◆ WHAT YOU WILL DO
Copy every line from the material below that holds "part".

◆ EXCERPTED RECORDS
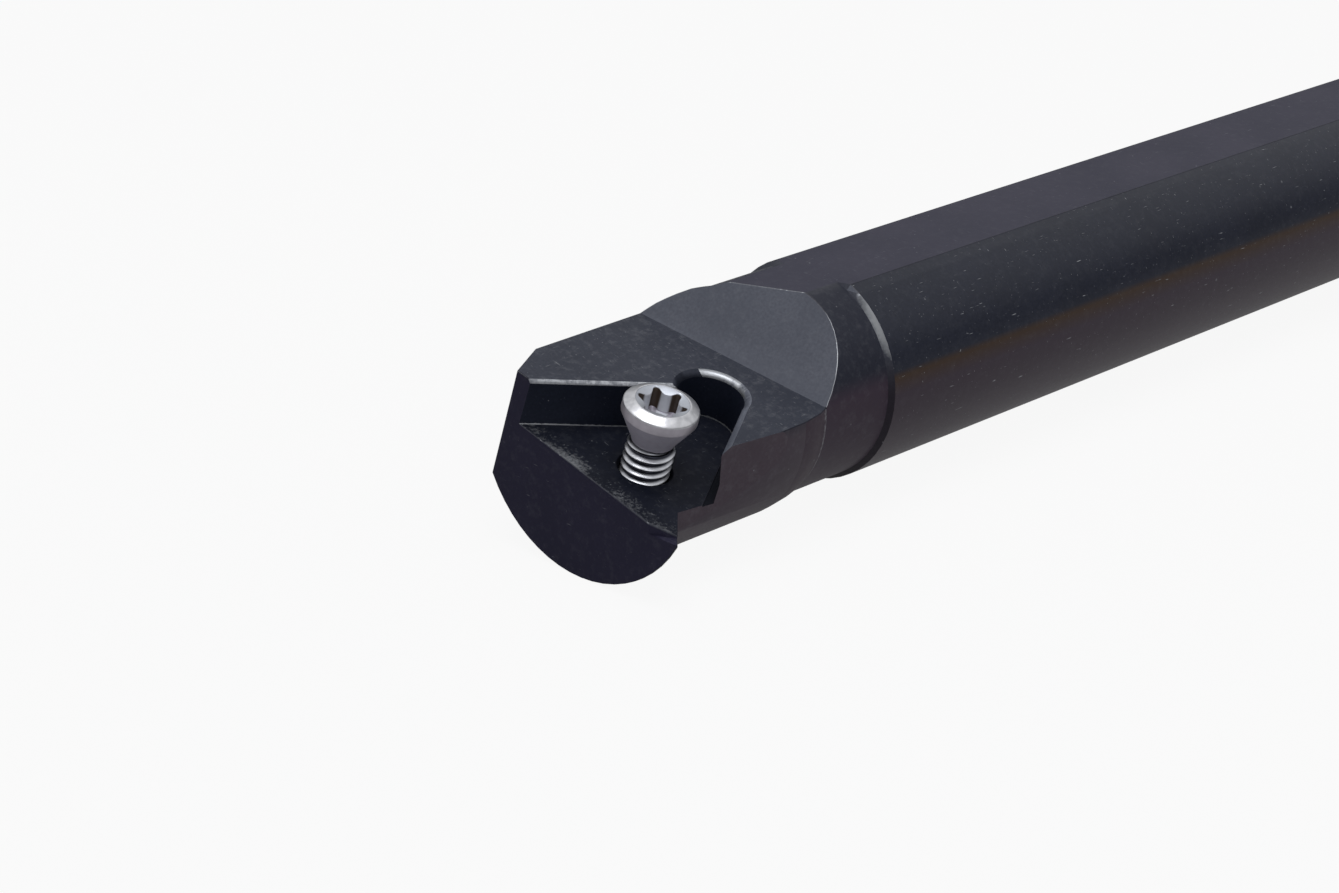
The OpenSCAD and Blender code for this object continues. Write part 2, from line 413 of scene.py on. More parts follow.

==

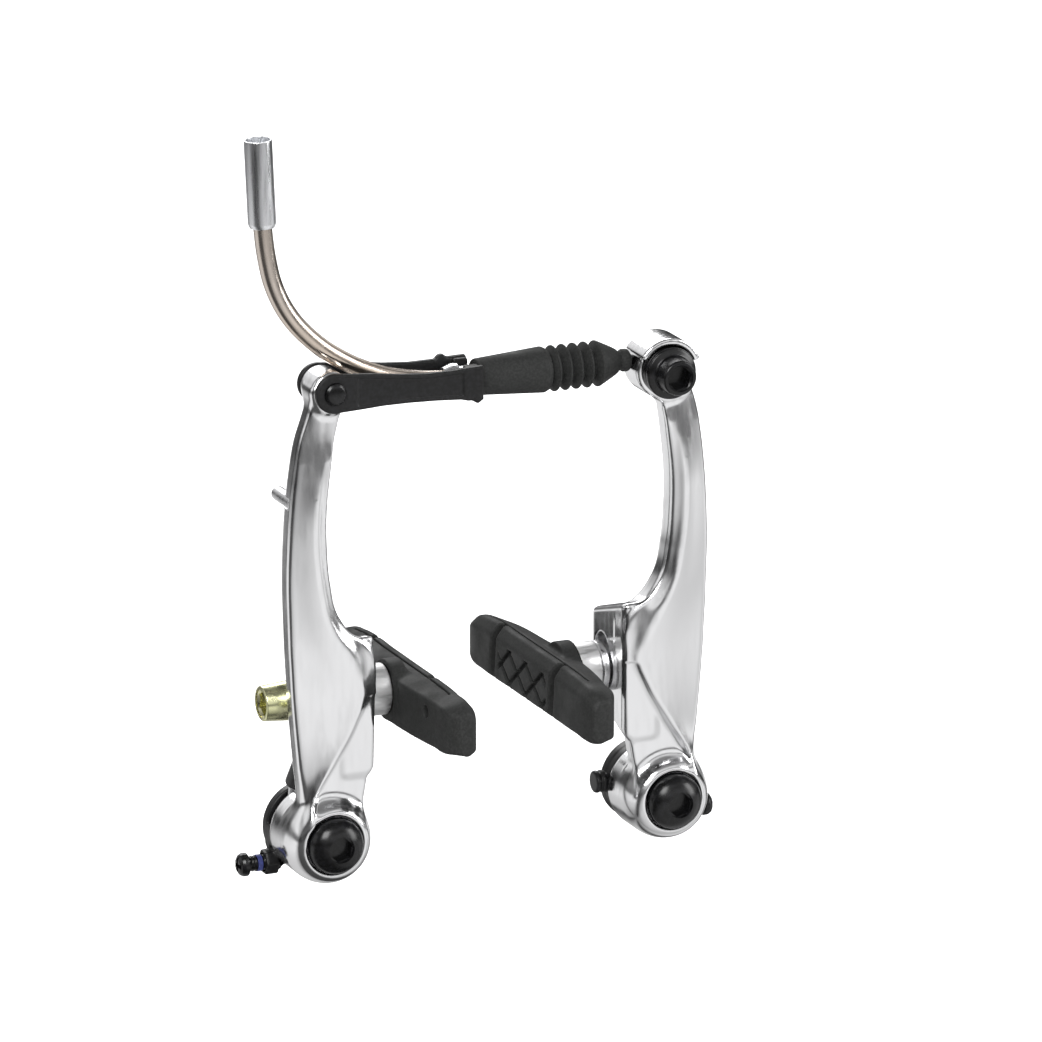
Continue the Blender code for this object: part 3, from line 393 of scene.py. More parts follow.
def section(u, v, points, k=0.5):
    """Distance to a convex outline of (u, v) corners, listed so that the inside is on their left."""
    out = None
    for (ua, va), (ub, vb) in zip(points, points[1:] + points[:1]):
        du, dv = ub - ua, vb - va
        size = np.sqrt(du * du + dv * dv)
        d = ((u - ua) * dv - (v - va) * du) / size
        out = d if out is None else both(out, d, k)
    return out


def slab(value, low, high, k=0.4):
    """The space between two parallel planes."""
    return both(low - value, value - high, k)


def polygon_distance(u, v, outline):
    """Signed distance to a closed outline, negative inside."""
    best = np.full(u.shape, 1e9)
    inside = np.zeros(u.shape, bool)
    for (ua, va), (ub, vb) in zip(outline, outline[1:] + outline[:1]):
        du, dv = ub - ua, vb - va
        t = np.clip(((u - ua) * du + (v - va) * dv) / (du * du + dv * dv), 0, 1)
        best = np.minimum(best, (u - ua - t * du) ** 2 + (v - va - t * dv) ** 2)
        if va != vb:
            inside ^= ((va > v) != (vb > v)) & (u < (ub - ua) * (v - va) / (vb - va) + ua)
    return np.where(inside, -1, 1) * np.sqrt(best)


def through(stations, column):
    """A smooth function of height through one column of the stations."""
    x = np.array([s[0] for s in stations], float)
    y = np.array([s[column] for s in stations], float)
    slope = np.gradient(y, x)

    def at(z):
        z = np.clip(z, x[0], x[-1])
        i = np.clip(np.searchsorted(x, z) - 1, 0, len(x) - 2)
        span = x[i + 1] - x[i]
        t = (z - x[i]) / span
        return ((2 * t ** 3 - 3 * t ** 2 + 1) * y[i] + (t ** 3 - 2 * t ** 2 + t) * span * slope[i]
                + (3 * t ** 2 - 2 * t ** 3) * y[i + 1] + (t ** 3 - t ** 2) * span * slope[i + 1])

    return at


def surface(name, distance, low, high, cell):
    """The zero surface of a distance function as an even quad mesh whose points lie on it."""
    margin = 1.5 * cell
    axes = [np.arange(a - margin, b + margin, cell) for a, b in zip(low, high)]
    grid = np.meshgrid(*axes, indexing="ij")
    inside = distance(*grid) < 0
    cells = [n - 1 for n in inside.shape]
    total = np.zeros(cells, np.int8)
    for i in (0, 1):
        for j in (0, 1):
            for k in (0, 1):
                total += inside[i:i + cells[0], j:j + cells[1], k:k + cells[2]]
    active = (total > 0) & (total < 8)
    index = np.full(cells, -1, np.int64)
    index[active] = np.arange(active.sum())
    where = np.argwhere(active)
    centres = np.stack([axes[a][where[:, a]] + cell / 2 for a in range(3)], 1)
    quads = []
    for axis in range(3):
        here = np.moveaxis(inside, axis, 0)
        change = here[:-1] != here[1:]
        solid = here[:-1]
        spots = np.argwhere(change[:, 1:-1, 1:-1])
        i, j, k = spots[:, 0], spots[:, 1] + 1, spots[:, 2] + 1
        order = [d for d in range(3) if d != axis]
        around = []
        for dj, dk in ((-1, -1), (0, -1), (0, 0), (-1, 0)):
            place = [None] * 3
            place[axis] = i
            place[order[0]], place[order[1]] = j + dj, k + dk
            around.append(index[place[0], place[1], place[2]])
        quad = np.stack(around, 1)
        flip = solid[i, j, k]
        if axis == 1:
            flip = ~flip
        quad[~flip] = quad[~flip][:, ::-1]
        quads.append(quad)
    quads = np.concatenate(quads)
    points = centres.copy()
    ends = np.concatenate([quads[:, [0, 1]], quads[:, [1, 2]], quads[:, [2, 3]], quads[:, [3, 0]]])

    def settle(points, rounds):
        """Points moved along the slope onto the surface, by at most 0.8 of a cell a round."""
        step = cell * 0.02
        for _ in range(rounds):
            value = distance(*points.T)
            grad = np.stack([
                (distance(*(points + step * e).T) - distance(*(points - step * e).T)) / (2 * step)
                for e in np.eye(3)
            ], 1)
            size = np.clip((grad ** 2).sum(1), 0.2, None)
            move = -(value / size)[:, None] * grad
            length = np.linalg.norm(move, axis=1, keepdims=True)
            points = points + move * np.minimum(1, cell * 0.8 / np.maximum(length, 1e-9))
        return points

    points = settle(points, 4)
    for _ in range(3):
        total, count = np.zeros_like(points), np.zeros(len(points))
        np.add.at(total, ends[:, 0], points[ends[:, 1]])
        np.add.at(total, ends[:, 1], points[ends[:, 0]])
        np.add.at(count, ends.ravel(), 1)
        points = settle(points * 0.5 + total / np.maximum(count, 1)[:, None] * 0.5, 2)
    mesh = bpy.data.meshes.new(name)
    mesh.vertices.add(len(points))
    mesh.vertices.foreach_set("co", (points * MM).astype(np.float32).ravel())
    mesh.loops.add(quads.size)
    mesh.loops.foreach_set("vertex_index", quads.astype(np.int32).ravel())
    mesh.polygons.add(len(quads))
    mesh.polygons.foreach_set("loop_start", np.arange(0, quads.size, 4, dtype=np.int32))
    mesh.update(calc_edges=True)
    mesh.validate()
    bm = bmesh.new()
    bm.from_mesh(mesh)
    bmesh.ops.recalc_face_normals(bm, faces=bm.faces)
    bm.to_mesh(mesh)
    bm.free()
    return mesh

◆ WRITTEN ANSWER
The OpenSCAD and Blender code for this object continues. Write part 2, from line 413 of scene.py on. More parts follow.
Continue the Blender code for this object: part 3, from line 393 of scene.py. More parts follow.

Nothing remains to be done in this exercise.